Extent of public access unclear
One of the persistent questions surrounding the project concerns just how much of the road will be open to the public.
That’s not yet clear, AIDEA director Weitzner said in an interview last week.
Current plans call for public access to end at the Susitna River crossing. That leaves another roughly 70 miles of private road.
AIDEA is working with the borough to understand what safety improvements would be triggered by public access and how that “works ultimately with industrial use,” Weitzner said.

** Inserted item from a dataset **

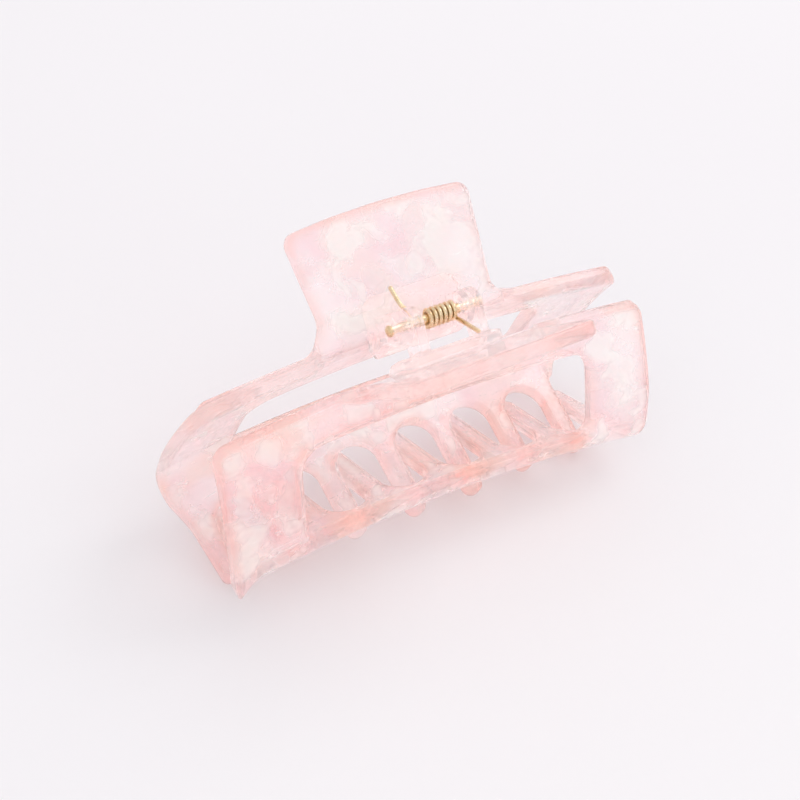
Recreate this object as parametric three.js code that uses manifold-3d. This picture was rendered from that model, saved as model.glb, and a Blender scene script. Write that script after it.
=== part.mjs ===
// Claw clip: two bent acetate jaws, two clear hinge brackets, a pin and a torsion spring.
// Millimetres. X runs along the hinge pin, +Z is up, and the two end tines stand on z = 0.
import * as THREE from "three";
import { mergeVertices } from "three/addons/utils/BufferGeometryUtils.js";
import Module from "manifold-3d";

const wasm = await Module();
wasm.setup();

// ---- sheet -------------------------------------------------------------------------------
const SHEET = 3.2;
const REST_LIFT = 9.65;
const ARCH_SAG = 5.0;
const ARCH_HALF = 50.0;

// ---- bend path of a jaw, seen from the end: y across the clip, z up, s along the sheet -----
const WALL_RADIUS = 98.4;
const WALL_CENTRE = new THREE.Vector2(-81.29, -13.95);
const WALL_START = THREE.MathUtils.degToRad(13.5);
const FOLD_RADIUS = 5.4;
const FOLD_ANGLE = THREE.MathUtils.degToRad(83.8);
const FOLD_LENGTH = FOLD_RADIUS * FOLD_ANGLE;
const FOLD_EASES_FROM = 41.7;
const FOLD_EASES_TO = 50.0;
const FOLD_LEAST = 0.2;
const BEND_RADIUS = 4.5;
const BEND_START = 29.72;
const BEND_END_SLOPE = THREE.MathUtils.degToRad(-45);
const BEND_EDGE_INNER = 19.0;
const BEND_EDGE_OUTER = 25.0;
const BEND_EDGE_FLAT = 33.5;
const BEND_EDGE_FULL = 38.0;

// ---- flat outline of a jaw: x along the clip, s up the sheet -------------------------------
// The two ends are lists of corners [x, s, radius]: the plain one upwards, the tine one downwards.
const SHOULDER_S = 35.0;
const PLAIN_END = [[44.6, -2.7, 0], [48.2, 0.0, 2.0], [49.6, 4.4, 3.0], [50.2, 15.0, 0], [51.1, 35.0, 2.6]];
const TINE_END = [[-49.5, 35.2, 3.0], [-50.4, 22.6, 0], [-51.0, 15.0, 0], [-50.5, 6.0, 0], [-49.2, 0.0, 3.0]];
const TINE_END_ROOT = [[-47.4, -6.2, 0], [-46.7, -13.9, 0]];
const HANDLE_BASE_LEFT = -19.0;
const HANDLE_BASE_RIGHT = 19.6;
const HANDLE_FILLET_LEFT = 4.5;
const HANDLE_FILLET_RIGHT = 1.8;
const HANDLE_TIP_LEFT = -22.1;
const HANDLE_TIP_RIGHT = 20.7;
const HANDLE_TIP_S = 57.2;
const HANDLE_CROWN = 1.2;
const CROWN_BESIDE = 0.75;
const HANDLE_CORNER = 3.0;
const WINDOW_LEFT = -35.0;
const WINDOW_RIGHT = 33.8;
const WINDOW_LOW_S = 7.4;
const WINDOW_HIGH_S = 26.9;
const WINDOW_LOW_CORNER = 3.4;
const WINDOW_HIGH_CORNER = 4.6;
const TINE_PITCH = 14.06;
const TINE_WIDTH = 4.4;
const TINE_FIRST = -30.84;
const TINE_LENGTHS = [20.6, 22.8, 23.3, 23.3, 21.8, 20.9];
const TINE_CORNER = 2.1;
const END_TINE_LENGTH = 20.05;
const END_TINE_OUTER = -46.2;
const END_TINE_INNER = -42.6;
const END_TINE_CORNER = 1.7;
const REAR_SLOT_TOP_S = -4.1;
const FRONT_SLOT_TOP_S = -1.5;
const LAST_SLOT_TOP_S = -3.4;
const LAST_SLOT_CORNER = 1.6;
const SLOT_FLAT = 0.2;
const CORNER_STEPS = 3;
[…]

There are also questions about how the road would be maintained.
The amount of road to be public won’t be less than 30 miles, he said.

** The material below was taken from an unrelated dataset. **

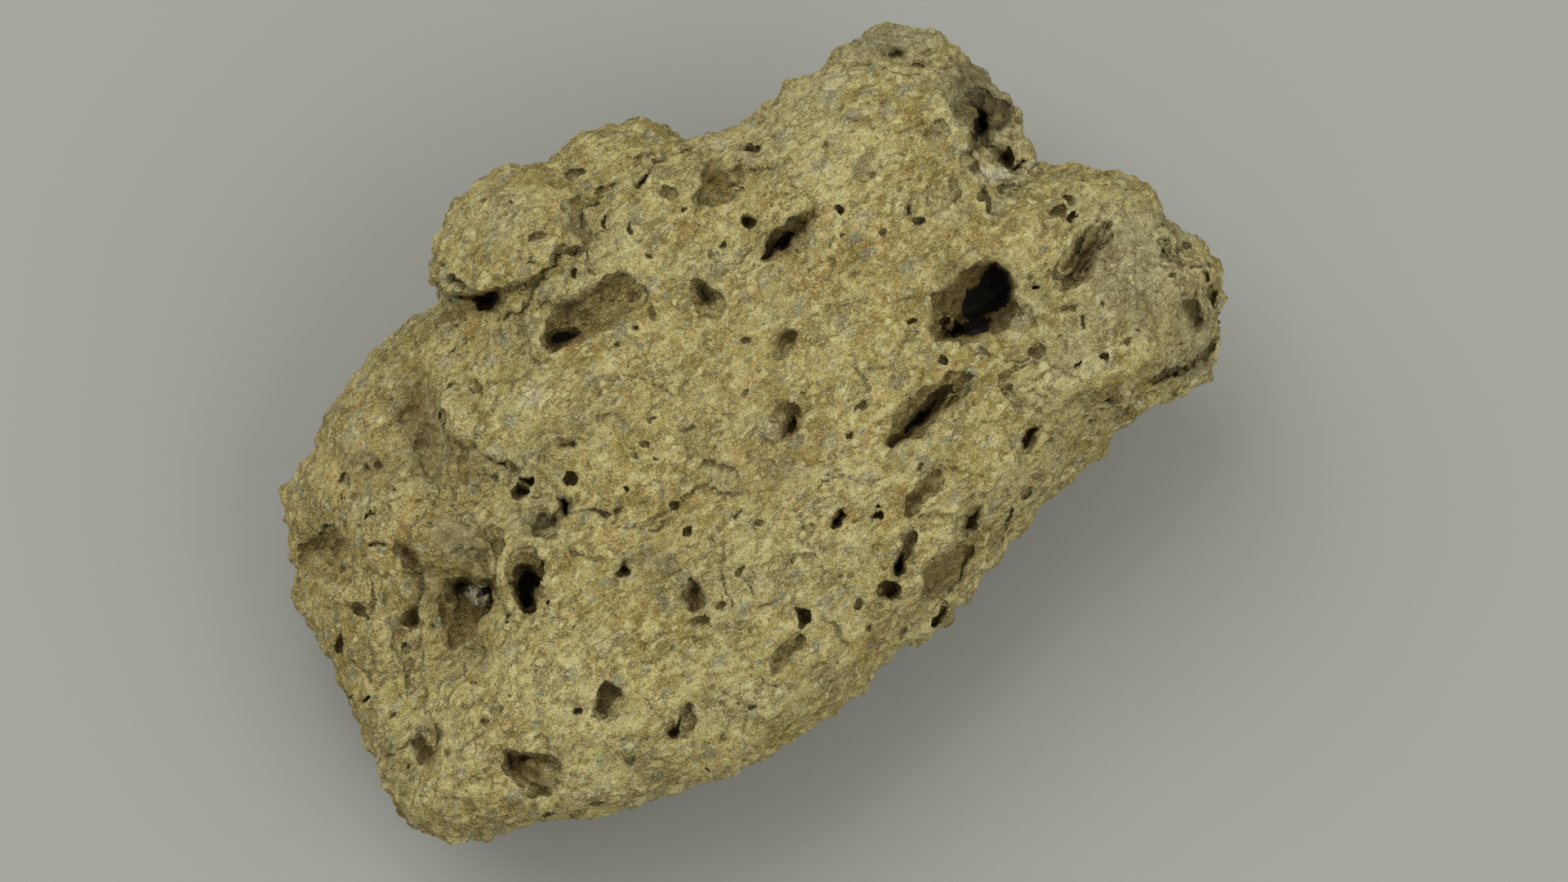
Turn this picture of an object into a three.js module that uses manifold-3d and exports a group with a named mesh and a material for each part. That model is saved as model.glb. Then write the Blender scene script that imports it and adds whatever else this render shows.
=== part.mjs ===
// A loose block of lapilli tuff: one stone, lying on its flattest side, with +Z up.
// Lengths are millimetres and angles are degrees.
//
// The block is shaped on its broad face. There u runs across the face, v up it and w out of it,
// and the rim is the closed line round the face where the front of the stone turns into its back.
// Last, the broad face leans back by the angle LEAN, the lowest lumps are cut off level, and the
// origin is put at the middle of the footprint.

import * as THREE from "three";
import { mergeVertices } from "three/addons/utils/BufferGeometryUtils.js";
import { ImprovedNoise } from "three/addons/math/ImprovedNoise.js";
import Module from "manifold-3d";

// ---------- driving dimensions ----------

const LEAN = 20; // how far the broad face leans back from level
const THICKNESS = 62; // from the broad face to the level cut, at the middle of the stone
const FACE_MIDDLE = [-7, 1]; // u, v of the point that the rim is measured round
const FACE_HEIGHT = 23; // w of the broad face at its middle
const FACE_SLOPE = -0.13; // how much the broad face falls for each millimetre up it
const FRONT_SQUARENESS = 2.7; // exponent of the front's profile: 2 is round, more is blockier
const BACK_SQUARENESS = 3.4; // the same for the back
const BODY_DETAIL = 15; // subdivisions of the icosahedron that becomes the body
const FRONT_FINENESS = 0.25; // how far the facets are drawn together on the front, where the relief is
const UNEVENNESS = 1.4; // how far small lumps and dents stray from the smooth face

const GROUND_BLOCK = [400, 400, 100]; // what the level cut takes away
const TUFF_COLOUR = 0x9d9062;

// ---------- outline ----------

// The rim, clockwise from the peak: u, v and w of each point.
const RIM = [
  [18.5, 72.5, -8], [29, 69, -10], [36, 62.5, -10], [41.5, 57.5, -10], [42, 49.5, -8],
  [48, 46.5, -6], [55.5, 47, -6], [63.5, 42.5, -6], [67, 36, -8], [74.5, 34, -10],
  [76.5, 24, -10], [76, 16.5, -8], [71, 8.5, -6], [59.5, 4, -2], [52.5, -3, 0],
  [45.5, -10, 0], [37, -19.5, 2], [30.5, -26, 4], [26.5, -32.5, 6], [18, -35.5, 8],
  [14, -42, 10], [5.5, -47, 12], [-2.5, -53, 14], [-12.5, -57, 15], [-23.5, -60.5, 16],
  [-33, -63, 16], [-42.5, -64.5, 16], [-53, -66.5, 15], [-64.5, -65, 13], [-67.5, -56.5, 10],
  [-72.5, -48.5, 7], [-77.5, -36, 2], [-83.5, -28.5, -3], [-85, -19.5, -6], [-87, -8.5, -8],
  [-81, -0.5, -7], [-78, 6.5, -5], [-71.5, 14, -3], [-63.5, 20.5, -1], [-58.5, 24, 1],
  [-60.5, 29, 5], [-57, 38.5, 4], [-50.5, 45.5, 2], [-42.5, 47.5, 0], [-36.5, 52, -4],
  [-29.5, 55, -6], [-21.5, 55, -8], [-19, 52, -6], [-10.5, 52.5, -2], [-2, 58.5, -4],
  [7, 65, -6], [11.5, 69.5, -8],
];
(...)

That would put the end of public access at Susitna Station, once the site of Dena’ina village Tsat’ukegh and later a bustling mining town 20 miles by boat or snowmachine from Cook Inlet along the Susitna.
Jeff Hanson, a retired postal carrier, bought a cabin in the Susitna Station area in the 1980s and then built two more, a labor-intensive process hauling materials by snowmachine.
If the road gets built as planned, drivers would be a football toss away from Hanson’s cabin. He voiced concerns about theft, trash and junked cars after seeing what people do “because of lack of respect” at places like Jim Creek, a notorious party spot near Palmer. He likens the situation to the Denali Highway, where four-wheelers fan out from the road.
Hanson, who said he’s not opposed to expansion, thinks the road project seems like another waste of state money, especially if much of the access will be private.
“That’s the problem I have,” he said. “I don’t have a problem with progress. I don’t like spending our state’s money for nothing.”
Financial benefits still pending
It’s too early to tell how much economic promise the road might actually hold.
Development associated with the road could create millions in taxes for the borough and state, according to a financial analysis AIDEA released last year, though the figures are generally too preliminary to cite.
The report references just one prospective coal mine in the area, at Canyon Creek south of the Skwentna River. That mine was found to create about 200 jobs, according to the preliminary analysis. But any production at the mine is some years off, state mining program officials say, and notoriously fickle coal markets complicate any coal prospects.
The conventional timber prospects of the area are questionable, given the Susitna Valley’s swaths of beetle-killed spruce. AIDEA’s financial analysis shows timber would provide minimal economic benefit and just five jobs. Instead, the report talks about the merits of fire suppression.
The financial analysis found the five mining companies with claims in the area could create 1,400 jobs annually -- but only if all operated in the same year, a scenario even the analysis finds unlikely because most operations would be spread out over the 50-year life of the project.
Nova is exploring what it says are gold prospects totaling more than 9 million ounces so far in the so-called Estelle Gold Project area.
The company is expecting more promising exploration this year, Nova CEO Christopher Gerteisen told Small Caps, an Australian investor news program, last month.
“We’re developing the Carlin of the north,” Gerteisen said, a reference to Nevada’s Carlin gold trend, one of the world’s richest gold mining districts. “We’re not a one-hit wonder.”
Public outreach concerns
Numerous Mat-Su residents and at least two borough assembly members faulted the project for failing to provide adequate public outreach during the process.
AIDEA officials defended their efforts to engage the public, saying they presented plans to the public in half a dozen forums.
The borough is handling outreach efforts now.
Plans include public meetings on Feb. 23 and March 23 as well as a website with sign-up for email notices for project events and updates, according to Brad Sworts, the borough official working on the project. Landowners and businesses in the study area will also get notifications.
Filing a wetlands permit application with the U.S. Army Corps of Engineers triggers the National Environmental Policy Act review process, which involves significant review as well as public involvement, Mat-Su borough manager Mike Brown said at the late December meeting.
The process involves a review of more than 20 public-interest factors including economics, environmental concerns, wetlands, historic properties, and recreation, Brown said.
“No permit is granted if the proposed project is found to be contrary to the public interest,” he said.
Correction: This story was updated to add a March 23 public meeting to be held by the Matanuska-Susitna Borough. The original story referenced meetings in February only.